The Piazza del Popolo (Square of the Popes). The obelisk here was once in the center of the Circus Maximus. Now, it is in the center of the square.
At the Roman Colosseum (Coliseum) built about 80AD….has to be one of the most iconic structures in the world.
The Pantheon, meaning “of, relating to, or common to all the gods” was originally built about 20BC. Converted to a Catholic Church around 600AD. One of the oldest, intact, and still used buildings in Rome (if not the world!).
Entering the Pantheon through very large doors, you see the dome structure with the hole, which lets the sunlight inside.
From my viewpoint as an engineer, this is the largest unsupported (no arches or beams) concrete dome structure in the world, which is a feat considering it was built 2000+ years ago. BTW, the hole is there so people can look up to God and so God can look down to the people.
Rome is a beautiful city. It is right there with Paris as cities most likely that we will return multiple times again to visit. Each time we find a new place, and are amazed with this ancient and still vibrant city.
If you enjoyed this post, here is the link to our other blog post about our first visit to Rome in April 2013, and our first impressions of visiting this iconic city.
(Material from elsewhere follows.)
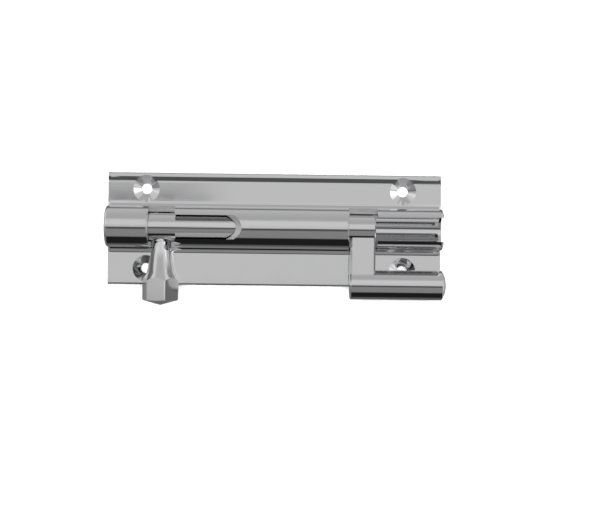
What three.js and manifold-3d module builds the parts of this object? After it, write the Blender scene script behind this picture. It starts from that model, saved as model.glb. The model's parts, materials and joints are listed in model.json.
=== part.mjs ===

Beside the Coliseum is the Constantine Arch, built in 315 AD in tribute to Emperor Constantine’s victory in battle. Constantine was the first Roman Emperor to convert to Christianity….built a city for himself in the eastern part of the Roman Empire in modern day Turkey. The City is now Instanbul, but it was once called Constantinople (who gets the reference?). BTW, this arch was built in the 4th Century, and its design has been copied in a number of places, most notably the Arc de Triomphe in Paris.
The Roman Forum area which would have been the “main part of town”. Historic figures like Mark Antony, Cleopatra, Julius Caesar would have all been here. Monuments dating back to the 7th Century BC.